'Driver' mutations may promote survival of cancer cells
Researchers have discovered new genetic mutations that may promote the survival of cancer cells, and a clearer understanding of how some cancer cells are able to resist treatment, researchers said.
"All cancers are caused by genetic damage, mutations to key genes that control the lives of cells," said co-author of the study, Lucio Miele from the Louisiana State University in the US.
"Mutant genes that cancers depend upon for survival are called 'driver' mutations."
For the study, published in the journal PLOS ONE, researchers tested genes in 44 cancers that no longer responded to therapy. The tumour types included breast, lung, colorectal, sarcomas, neuroendocrine, gastric and ovarian among others.
The researchers found that these advanced cancers had selected many new possible "driver" mutations never described before, in addition to drivers already known -- the cancers had evolved new driver mutations to become resistant.

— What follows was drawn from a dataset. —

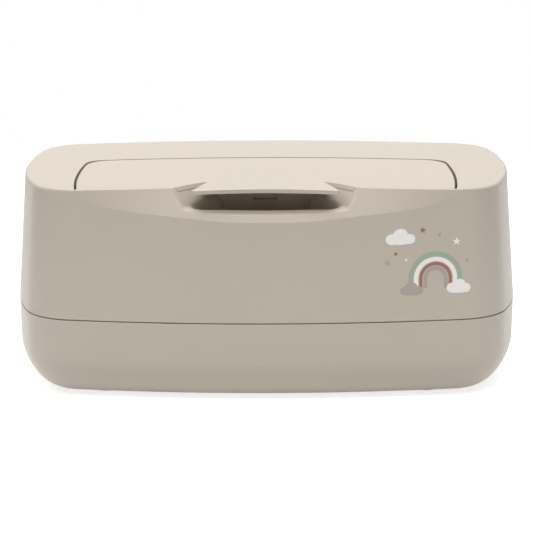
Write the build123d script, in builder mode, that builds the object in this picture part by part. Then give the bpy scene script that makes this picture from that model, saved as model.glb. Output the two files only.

In some cases, evidence was found that an individual cancer had evolved two or even three drivers in the same gene, a sign that multiple cancer cell clones had evolved in the same tumour that had found different ways of mutating a particularly important gene.
Many of these new genetic mutations are in functional pathways that can be targeted with existing drugs, the researcher said.
"These findings imply that genomic testing should be performed as early as possible to optimise therapy, before cancers evolve new mutations, and that recurrent cancers should be tested again, because their driver mutation may be different from those that existed at diagnosis," Miele noted.